(2015年 真宗教団連合「法語カレンダー」表紙と3月のことば)
今月の言葉は、京都大学ウィルス研究所所長をされていた東昇(ひがしのぼる)先生(1912〜1987)の言葉です。
東先生の著書に「人間が人間になるために」(第一書房1974年刊)という書物があります。その中に、親鸞聖人(浄土真宗)とのであい、科学と宗教についてなどのことが書かれています。
少し長くなりますが引用させて頂きます。
『さて、人生は人間いかに生くべきか、をたずねるより、むしろ人間いかに死すべきか、を問うところであるように、この頃思うようになってきました。いかに死すべきかが解けましたら、いかに生きるべきかは、おのずから解けるものでしょう。
私どもは、安心して死ねて、はじめて生きることに安心を得るのではないか。安心とは、もしそれがなかったら、死ぬにも死ねないということです。死ぬこともできないのでは、生きるということは、なおさらできない、というものです。死に安心、そして生に安心。生死しながら生死に安心する。浄土こそその拠点であります。
―――(中略)――― 金子大栄先生はくりかえし説かれます。「死の帰するところを以て、生の依るところとする」。浄土は死んでからだけ、おちつくところではない。それを以て、現実に、この世における生の依るところとするものであります。言葉を換えて申しますと、死んで往ける道はそのまま生きて行く道であります。浄土は死生の拠点であります。
この世は、人間苦の世界であるけれども、人間苦の生活は、浄土の光にふれれば安らぎに転ぜられます。往く浄土で、なぜ心安らぐのか。親のまつ故郷へ帰るのだからです。親鸞聖人の教えは、現実に光を与える宗教であります。』
(下線部は今月の言葉)
私はこの東先生の文章を読んで、自分がこのような深い考えのないことを恥ずかしく思いました。

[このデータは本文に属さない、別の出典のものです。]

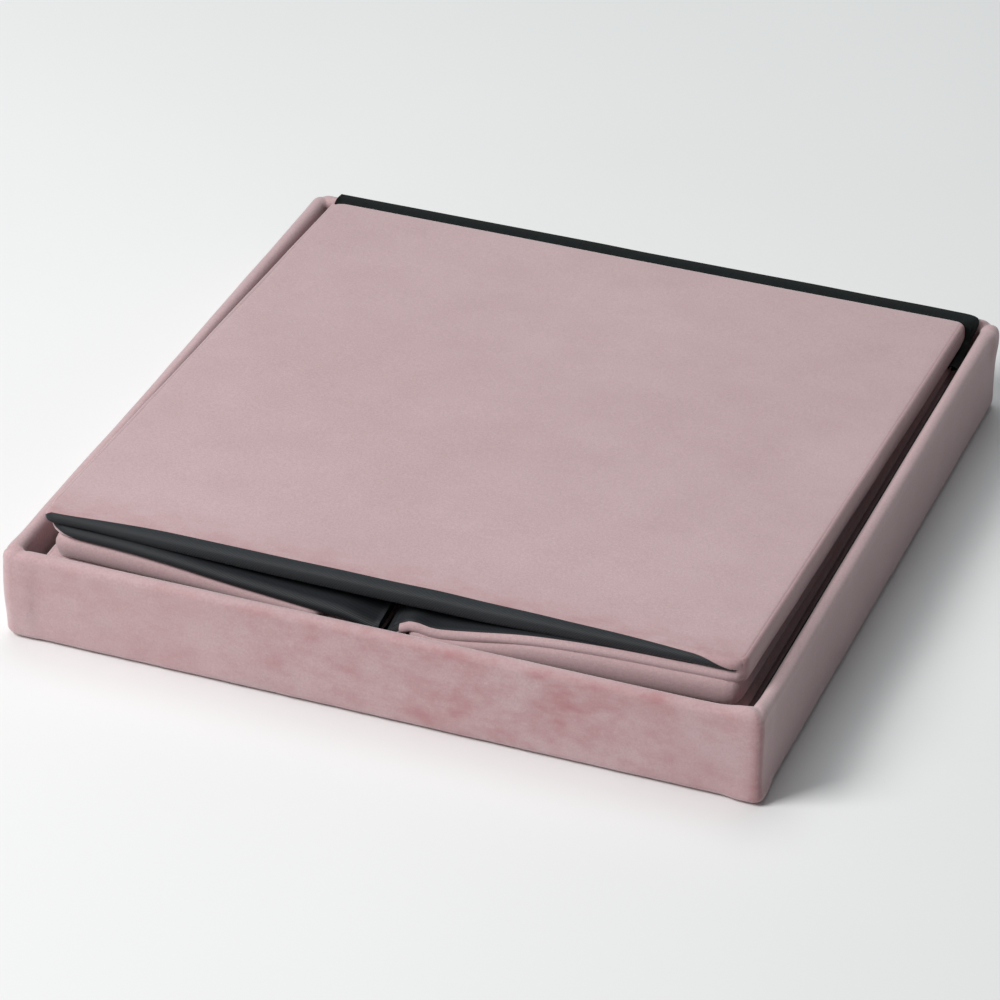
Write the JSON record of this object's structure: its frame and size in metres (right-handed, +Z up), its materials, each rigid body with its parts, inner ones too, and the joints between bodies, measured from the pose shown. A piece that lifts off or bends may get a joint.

生まれること(生きていること)と死ぬことは、ひとつごとであることは、仏教の教えであることは理解しているつもりですが、やはり、自分の都合のよい方へ生きることばかりに気を取られて死を見ていないのが、本当の自分の姿だと知らされた思いがしました。
しかし、そんな人間が安心して生きていけるのが、浄土真宗ではないかという思いもあります。
「しんじんのうた」(正信偈意訳)に
まどえる身にも信あらば
生死(まよい)のままに涅槃(すくい)あり
ひかりの国にいたりては
あまたの人を救うべし
と、示されています。
迷いの中に生きて自分自身の本当の姿に気づかない者であっても、必ず救うと約束してくださる阿弥陀さまなのです。
いつ死ぬことになろうとも、どこで死ぬことになろうとも、仏の悟りを開かせていただき、多くの人々を救うはたらきをすることができると、受け取らせて頂けるのは誠にありがたいことではないでしょうか。
そういう私の生きていく道が、阿弥陀さまによって与えられているのではないでしょうか。